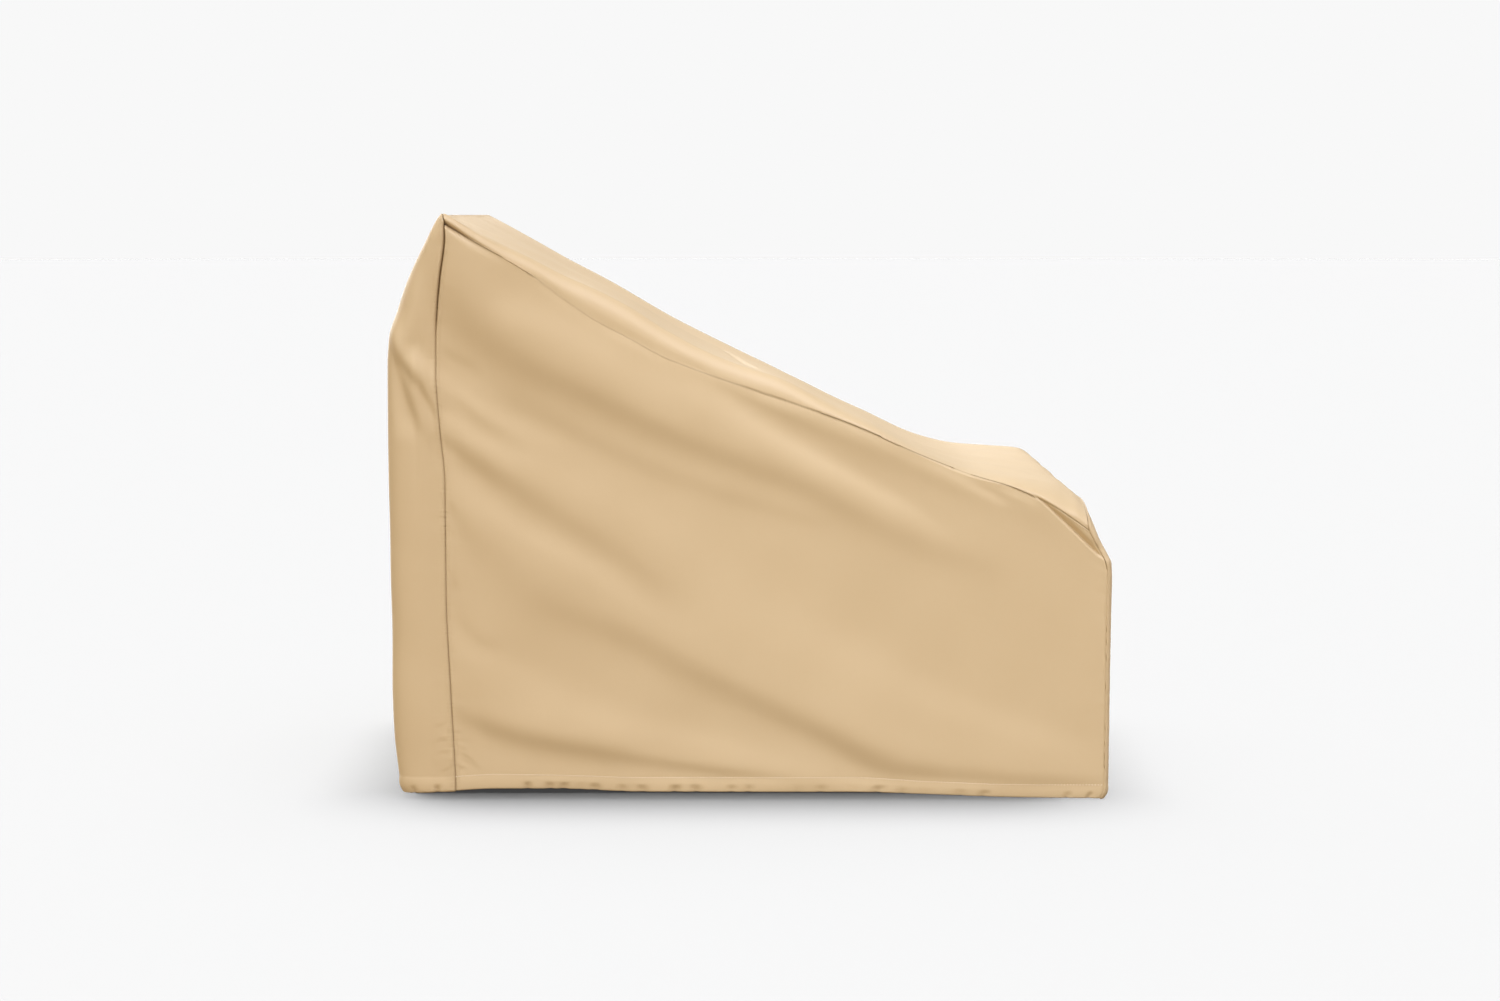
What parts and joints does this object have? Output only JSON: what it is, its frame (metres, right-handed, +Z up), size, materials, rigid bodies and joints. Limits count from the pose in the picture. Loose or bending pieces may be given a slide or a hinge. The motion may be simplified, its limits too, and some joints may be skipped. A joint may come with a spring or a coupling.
{
  "type": "lounge chair cover",
  "caption": "Fitted fabric cover for a deep lounge chair: sloping top, upright back and front, hollow inside and open at the floor, with a hemmed lower edge.",
  "frame": {"origin": "on the floor, under the middle of the cover's bounding box", "axes": "+X from the back to the front, +Y from the near side to the far side, +Z up"},
  "size_m": [0.9638, 0.8708, 0.7749],
  "materials": {
    "cover_cloth": "matte"
  },
  "bodies": {
    "root": {"side_near": "cover_cloth", "side_far": "cover_cloth", "back": "cover_cloth", "front": "cover_cloth", "top": "cover_cloth"}
  },
  "joints": []
}
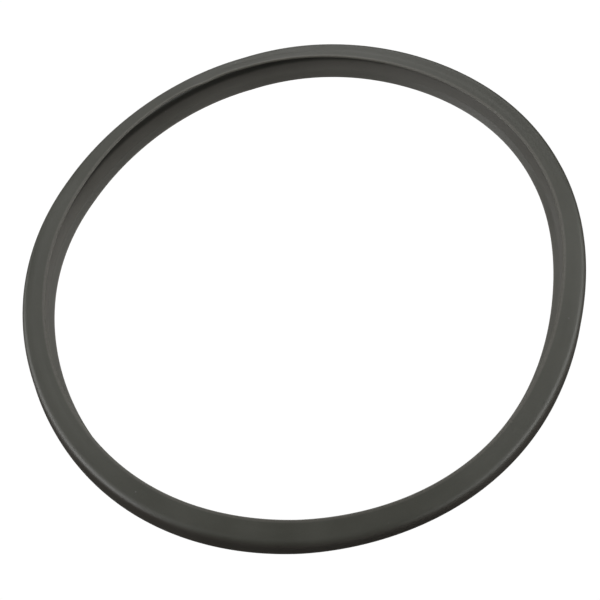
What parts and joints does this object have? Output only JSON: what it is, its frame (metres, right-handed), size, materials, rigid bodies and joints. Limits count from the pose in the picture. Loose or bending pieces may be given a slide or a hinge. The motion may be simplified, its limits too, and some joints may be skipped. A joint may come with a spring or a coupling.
{
  "type": "pressure cooker sealing ring",
  "caption": "Round rubber sealing ring with a C-shaped section open toward its centre: a rounded outer wall, a raised top lip and a flat, bevelled bottom lip.",
  "frame": {"origin": "centre of the ring on the plane of its flat base", "axes": "+Z is the ring's axis and points up, from the flat bottom lip to the raised top lip; the ring is the same all the way round, so X and Y are free"},
  "size_m": [0.24, 0.24, 0.0124],
  "materials": {
    "black_rubber": "satin moulded"
  },
  "bodies": {
    "root": {"sealing_ring": "black_rubber"}
  },
  "joints": []
}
------
All of the entries must be quoted exactly; please include each one.

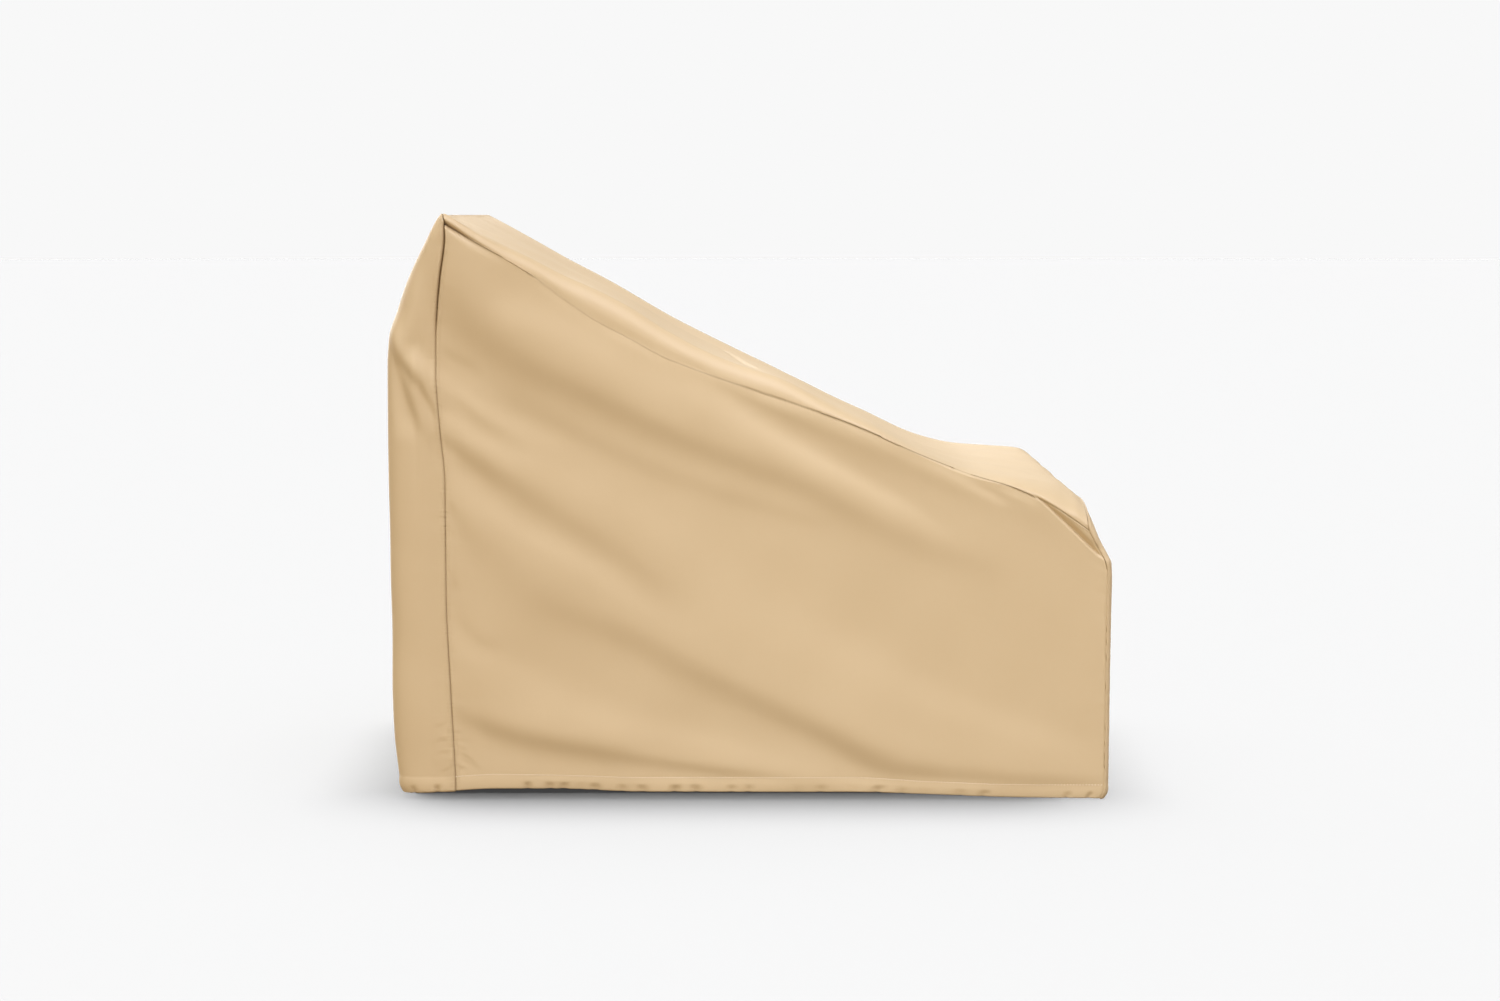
What parts and joints does this object have? Output only JSON: what it is, its frame (metres, right-handed, +Z up), size, materials, rigid bodies and joints. Limits count from the pose in the picture. Loose or bending pieces may be given a slide or a hinge. The motion may be simplified, its limits too, and some joints may be skipped. A joint may come with a spring or a coupling.
{
  "type": "lounge chair cover",
  "caption": "Fitted fabric cover for a deep lounge chair: sloping top, upright back and front, hollow inside and open at the floor, with a hemmed lower edge.",
  "frame": {"origin": "on the floor, under the middle of the cover's bounding box", "axes": "+X from the back to the front, +Y from the near side to the far side, +Z up"},
  "size_m": [0.9638, 0.8708, 0.7749],
  "materials": {
    "cover_cloth": "matte"
  },
  "bodies": {
    "root": {"side_near": "cover_cloth", "side_far": "cover_cloth", "back": "cover_cloth", "front": "cover_cloth", "top": "cover_cloth"}
  },
  "joints": []
}
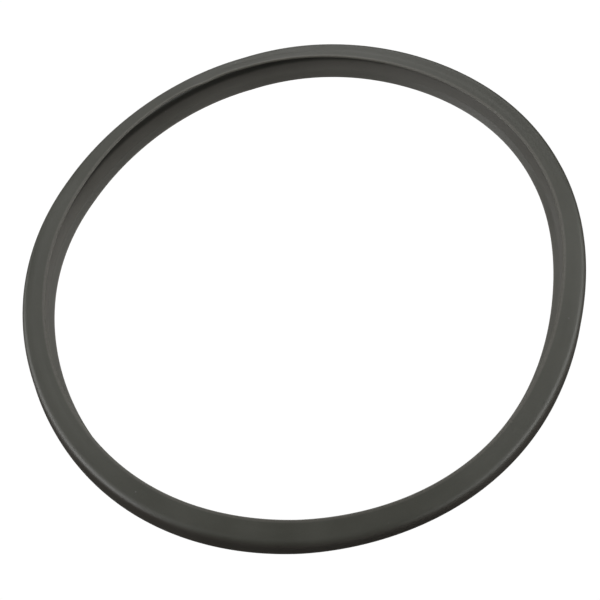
What parts and joints does this object have? Output only JSON: what it is, its frame (metres, right-handed), size, materials, rigid bodies and joints. Limits count from the pose in the picture. Loose or bending pieces may be given a slide or a hinge. The motion may be simplified, its limits too, and some joints may be skipped. A joint may come with a spring or a coupling.
{
  "type": "pressure cooker sealing ring",
  "caption": "Round rubber sealing ring with a C-shaped section open toward its centre: a rounded outer wall, a raised top lip and a flat, bevelled bottom lip.",
  "frame": {"origin": "centre of the ring on the plane of its flat base", "axes": "+Z is the ring's axis and points up, from the flat bottom lip to the raised top lip; the ring is the same all the way round, so X and Y are free"},
  "size_m": [0.24, 0.24, 0.0124],
  "materials": {
    "black_rubber": "satin moulded"
  },
  "bodies": {
    "root": {"sealing_ring": "black_rubber"}
  },
  "joints": []
}